American baseball player (born 1995)

Joshua Michael VanMeter (born March 10, 1995) is an American former professional baseball left fielder and infielder. He played in Major League Baseball (MLB) for the Cincinnati Reds, Arizona Diamondbacks, and Pittsburgh Pirates.

==Career==
===San Diego Padres===
VanMeter graduated from Norwell High School and was selected by the San Diego Padres in the 5th round of the 2013 Major League Baseball draft. He signed with the Padres, forgoing his commitment to play college baseball at Illinois State University. He spent 2013 with the Arizona League Padres where he slashed .278/.378/.348 with ten RBIs in 44 games. In 2014, he played for the Fort Wayne TinCaps where he batted .254 with three home runs and 39 RBIs in 116 games, and in 2015, he returned to Fort Wayne but played in only 25 games due to injury. He spent 2016 with both the Lake Elsinore Storm and San Antonio Missions and compiled a combined .251 batting average with 14 home runs and 56 RBIs in 124 total games between the two teams.

===Cincinnati Reds===
On December 9, 2016, VanMeter was traded to the Cincinnati Reds as the player to be named later for Luis Torrens. The Reds assigned him to the Pensacola Blue Wahoos and he spent the whole 2017 season there, batting .255/.326/.352 with five home runs, 54 RBIs and 15 stolen bases in 132 games. VanMeter spent 2018 with both Pensacola and the Louisville Bats, slashing a combined .260/.337/.454 with 12 home runs and 59 RBIs in 128 total games between both teams. He returned to Louisville to begin 2019.
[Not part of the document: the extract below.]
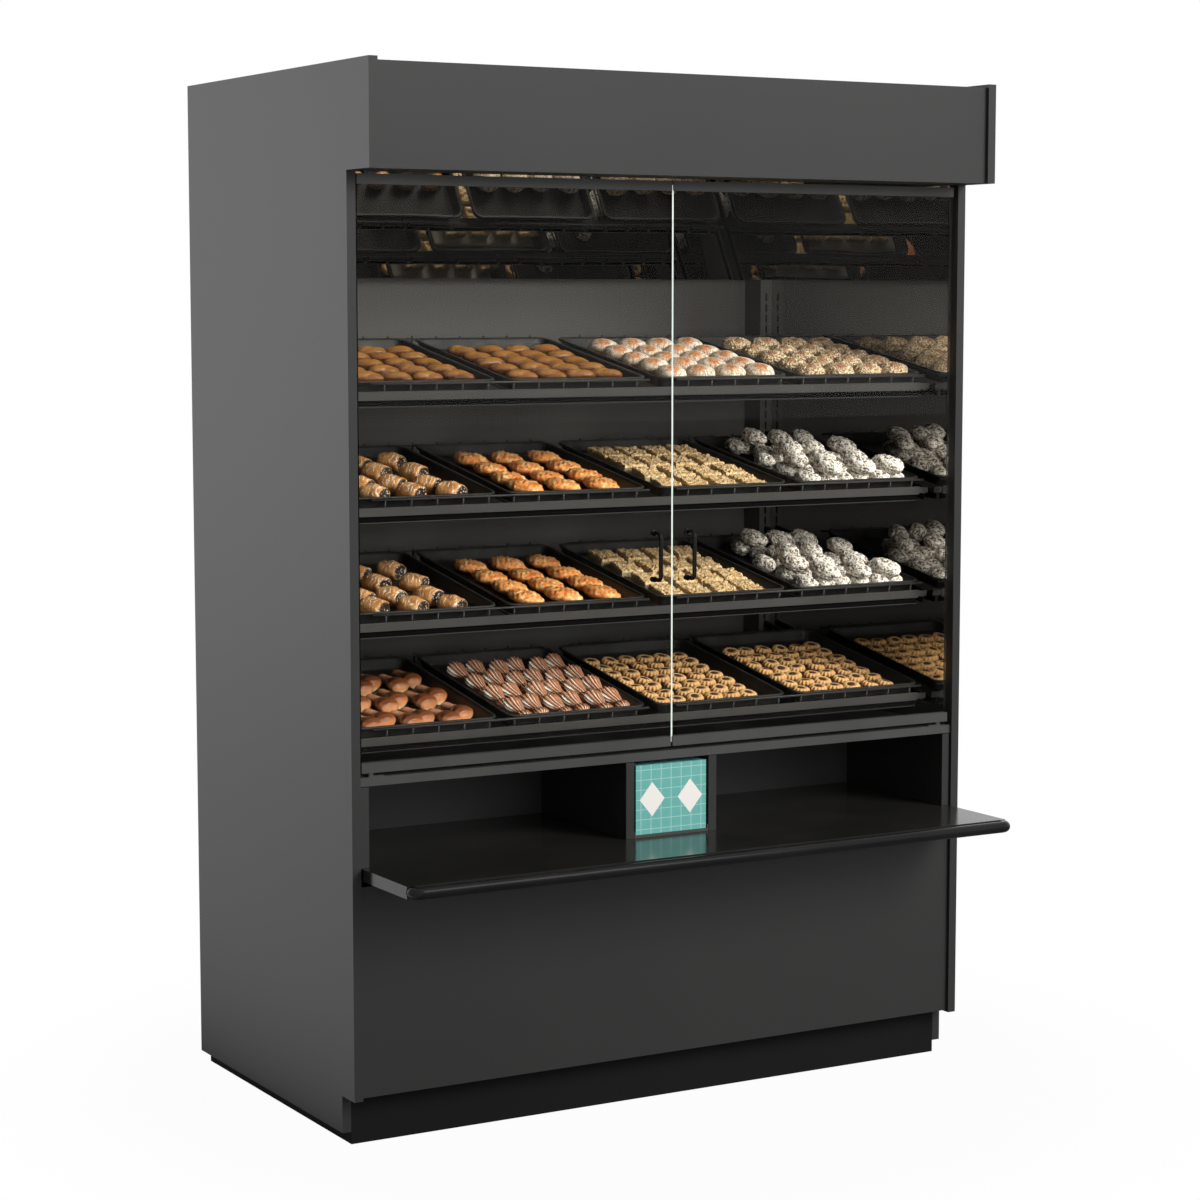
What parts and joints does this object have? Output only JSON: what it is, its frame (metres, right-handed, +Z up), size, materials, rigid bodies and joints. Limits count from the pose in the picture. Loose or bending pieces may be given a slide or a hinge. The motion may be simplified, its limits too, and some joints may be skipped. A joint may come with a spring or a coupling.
{
  "type": "self-serve bakery display case",
  "caption": "Tall black cabinet with two glass pivot doors over sloping wire shelves of sheet pans, a bag ledge with cubbies and a tissue carton, and a closed base.",
  "frame": {"origin": "middle of the whole box's footprint, on the floor", "axes": "+Z up, +X to the right seen from the front, the doors face -Y"},
  "size_m": [1.4728, 1.0261, 2.1336],
  "materials": {
    "black_laminate": "satin black laminate",
    "plinth_black": "dull black",
    "gloss_black": "gloss black",
    "ledge_laminate": "polished black",
    "black_powder_coat": "black powder coat",
    "black_wire": "black coated wire",
    "black_sheet_pan": "dark non-stick coating",
    "door_glass": "clear tempered glass",
    "carton_teal": "printed card"
  },
  "bodies": {
    "root": {"left_side_panel": "black_laminate", "right_side_panel": "black_laminate", "back_panel": "black_laminate", "roof_panel": "black_laminate", "header_fascia": "black_laminate", "header_soffit": "black_laminate", "lower_front_panel": "black_laminate", "display_deck": "black_laminate", "cubby_shell": "black_laminate", "left_cubby_divider": "black_laminate", "right_cubby_divider": "black_laminate", "plinth_frame": "plinth_black", "cabinet_floor": "plinth_black", "sloped_top_panel": "gloss_black", "bag_ledge": "ledge_laminate", "canopy_light": "black_powder_coat", "ledge_bumper": "black_powder_coat", "tissue_tray": "black_powder_coat", "left_upright": "black_powder_coat", "right_upright": "black_powder_coat", "door_sill": "black_powder_coat", "left_top_pivot": "black_powder_coat", "right_top_pivot": "black_powder_coat", "shelf_1_frame": "black_powder_coat", "shelf_2_frame": "black_powder_coat", "shelf_3_frame": "black_powder_coat", "shelf_4_frame": "black_powder_coat", "shelf_1_left_grid": "black_wire", "shelf_1_right_grid": "black_wire", "shelf_2_left_grid": "black_wire", "shelf_2_right_grid": "black_wire", "shelf_3_left_grid": "black_wire", "shelf_3_right_grid": "black_wire", "shelf_4_left_grid": "black_wire", "shelf_4_right_grid": "black_wire", "shelf_1_pan_1": "black_sheet_pan", "shelf_1_pan_2": "black_sheet_pan", "shelf_1_pan_3": "black_sheet_pan", "shelf_1_pan_4": "black_sheet_pan", "shelf_2_pan_1": "black_sheet_pan", "shelf_2_pan_2": "black_sheet_pan", "shelf_2_pan_3": "black_sheet_pan", "shelf_2_pan_4": "black_sheet_pan", "shelf_3_pan_1": "black_sheet_pan", "shelf_3_pan_2": "black_sheet_pan", "shelf_3_pan_3": "black_sheet_pan", "shelf_3_pan_4": "black_sheet_pan", "shelf_4_pan_1": "black_sheet_pan", "shelf_4_pan_2": "black_sheet_pan", "shelf_4_pan_3": "black_sheet_pan", "shelf_4_pan_4": "black_sheet_pan"},
    "left_door": {"left_door_glass": "door_glass", "left_door_top_rail": "black_powder_coat", "left_door_bottom_rail": "black_powder_coat", "left_door_handle": "black_powder_coat"},
    "right_door": {"right_door_glass": "door_glass", "right_door_top_rail": "black_powder_coat", "right_door_bottom_rail": "black_powder_coat", "right_door_handle": "black_powder_coat"},
    "tissue_box": {"tissue_carton": "carton_teal"}
  },
  "joints": [
    {"name": "left_door_swing", "type": "hinge", "parent": "root", "child": "left_door", "pos_m": [-0.6889, -0.2681, 1.3], "axis": [0, 0, -1], "range_deg": [0, 105]},
    {"name": "right_door_swing", "type": "hinge", "parent": "root", "child": "right_door", "pos_m": [0.6889, -0.2681, 1.3], "axis": [0, 0, 1], "range_deg": [0, 105]},
    {"name": "tissue_box_slide", "type": "slide", "parent": "root", "child": "tissue_box", "axis": [0, -1, 0], "range_m": [0, 0.3]}
  ]
}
On May 5, 2019, VanMeter was promoted to the major leagues for the first time, and made his major league debut against the San Francisco Giants. On July 20, against the St. Louis Cardinals, he hit his first major league home run.

===Arizona Diamondbacks===
On August 31, 2020, VanMeter was traded alongside Stuart Fairchild in a deal with the Arizona Diamondbacks for Archie Bradley. In 12 games with the Diamondbacks, VanMeter slashed .194/.294/.333 with 1 home run and 5 RBI.
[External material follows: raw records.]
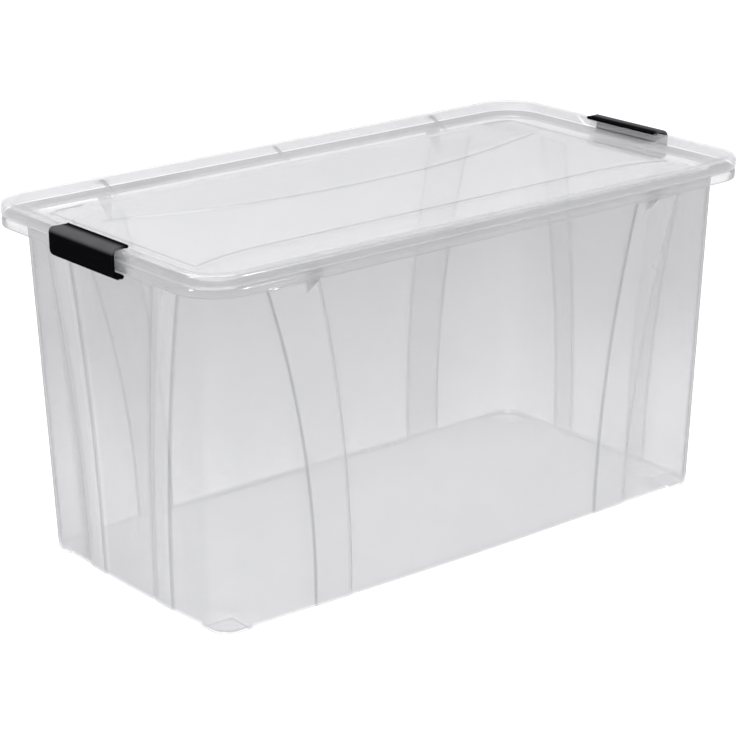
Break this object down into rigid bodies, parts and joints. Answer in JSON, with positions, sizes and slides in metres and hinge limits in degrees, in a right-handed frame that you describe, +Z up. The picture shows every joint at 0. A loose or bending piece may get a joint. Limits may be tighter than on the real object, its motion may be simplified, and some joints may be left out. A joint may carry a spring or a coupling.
{
  "type": "clear storage box with lid and clip handles",
  "caption": "Tapered translucent box with a tray-topped lid, held by a swinging black clip handle at each end.",
  "frame": {"origin": "on the ground under the middle of the box, level with the soles of its four feet", "axes": "+X along the length of the box, +Y across it, +Z up"},
  "size_m": [0.756, 0.396, 0.389],
  "materials": {
    "clear_plastic": "clear, slightly milky moulded polypropylene, smooth",
    "black_plastic": "black moulded plastic, satin"
  },
  "bodies": {
    "tub": {"tub": "clear_plastic"},
    "lid": {"lid": "clear_plastic"},
    "clip_left": {"clip_left": "black_plastic"},
    "clip_right": {"clip_right": "black_plastic"}
  },
  "joints": [
    {"name": "lid", "type": "slide", "parent": "tub", "child": "lid", "axis": [0, 0, 1], "range_m": [0, 0.25]},
    {"name": "clip_left", "type": "hinge", "parent": "tub", "child": "clip_left", "pos_m": [-0.363, 0, 0.3565], "axis": [0, -1, 0], "range_deg": [0, 120]},
    {"name": "clip_right", "type": "hinge", "parent": "tub", "child": "clip_right", "pos_m": [0.363, 0, 0.3565], "axis": [0, 1, 0], "range_deg": [0, 120]}
  ]
}
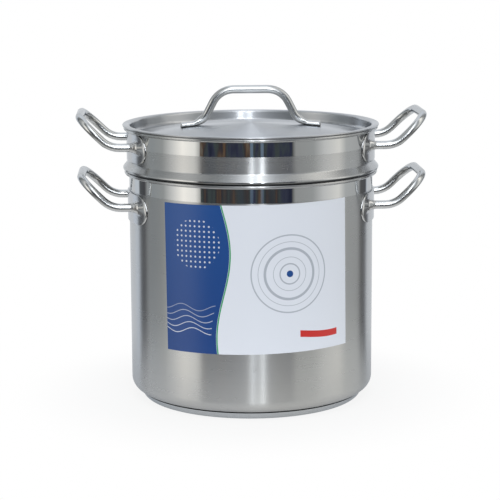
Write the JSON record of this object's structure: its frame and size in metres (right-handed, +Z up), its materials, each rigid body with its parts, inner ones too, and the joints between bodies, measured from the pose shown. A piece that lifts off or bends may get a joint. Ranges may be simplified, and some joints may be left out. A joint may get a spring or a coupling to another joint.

In 2021, VanMeter batted .212/.297/.354 with 6 home runs and 36 RBIs in 112 games. He was designated for assignment on March 27, 2022.

===Pittsburgh Pirates===
On March 31, 2022, VanMeter was traded to the Pittsburgh Pirates in exchange for Listher Sosa. On May 7, in a game against the Cincinnati Reds, VanMeter was used as an emergency catcher for the final inning of the 9–2 loss. He was forced into action after Roberto Pérez suffered a season-ending hamstring injury and Andrew Knapp was given his first career ejection after arguing a check swing call. On May 22, in a blowout loss against the St. Louis Cardinals, VanMeter pitched the ninth inning for the team, allowing four hits and five runs, including a pair of home runs.

On September 6, VanMeter was designated for assignment. He cleared waivers and was sent outright to the Triple–A Indianapolis Indians on September 10. In 67 games for Pittsburgh, batted .187 with 3 home runs and 14 RBI. VanMeter elected free agency following the season on October 6.

===Milwaukee Brewers===
On January 9, 2023, VanMeter signed a minor league deal with the Milwaukee Brewers. In 46 games for the Triple-A Nashville Sounds, he batted .199/.400/.362 with 6 home runs and 20 RBI. On September 24, following multiple stints on the injured list, VanMeter was released by the Brewers organization.

===New York Yankees===
On January 17, 2024, VanMeter signed a minor league contract with the New York Yankees. In 59 games for the Triple–A Scranton/Wilkes-Barre RailRiders, he hit .177/.335/.293 with three home runs, 27 RBI, and five stolen bases. VanMeter was released by the Yankees organization on August 12.

VanMeter announced his retirement from professional baseball via his X page on January 20, 2025.